While the Yankees were signing Japanese home run slugger Hideki Matsui, the New York Mets figured to make a splash when they signed the “other” Matsui, 28-year-old shortstop Kaz Matsui prior to the 2004 season.

Both were very popular players in Japan and both enjoyed great success. It would have seemed like the Mets may have gotten the better bargain with this one. Hideki was a one-dimensional player, a left handed slugging outfielder, suited perfectly for Yankee Stadium.

On the other hand, Kaz was a switch-hitting shortstop that displayed both speed and power. His Japanese career numbers included a .291 average with 201 home runs and 363 stolen bases. He had home run totals of 36 and 33 in the two seasons just prior to the Mets signing him.

One Matsui would become a shining star and the other would just fizzle out. Unfortunately for Mets fans, it would be Hideki who would win the hearts of Yankees fans while Kaz incurred the wrath of Mets fans, the media, and anyone else who would chime in.
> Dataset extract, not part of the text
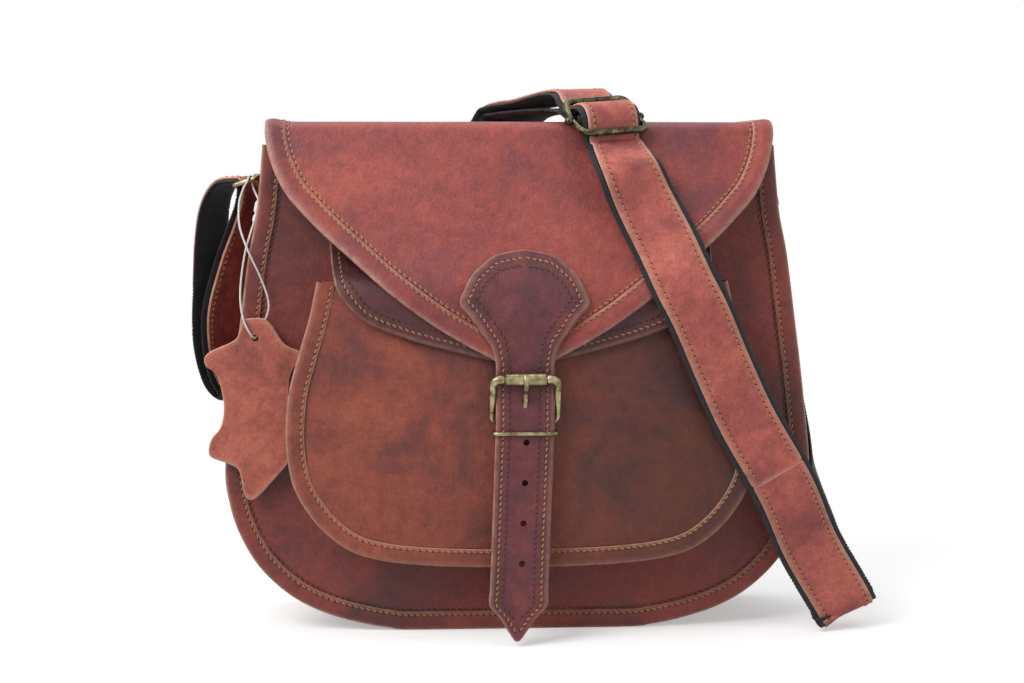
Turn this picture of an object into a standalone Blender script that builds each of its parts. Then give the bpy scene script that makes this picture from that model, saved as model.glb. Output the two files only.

The only reason it wasn’t worse than it was for him, was because David Wright had already arrived and Jose Reyes burst onto the scene. Even moving to second base couldn’t save Kaz Matsui and he would soon be banished to Colorado midway through the 2006 season. In two plus seasons with the Mets, he would hit .256 with 11 homers and 22 stolen bases in 239 games.

Unfortunately something apparently must have gotten lost in the translation.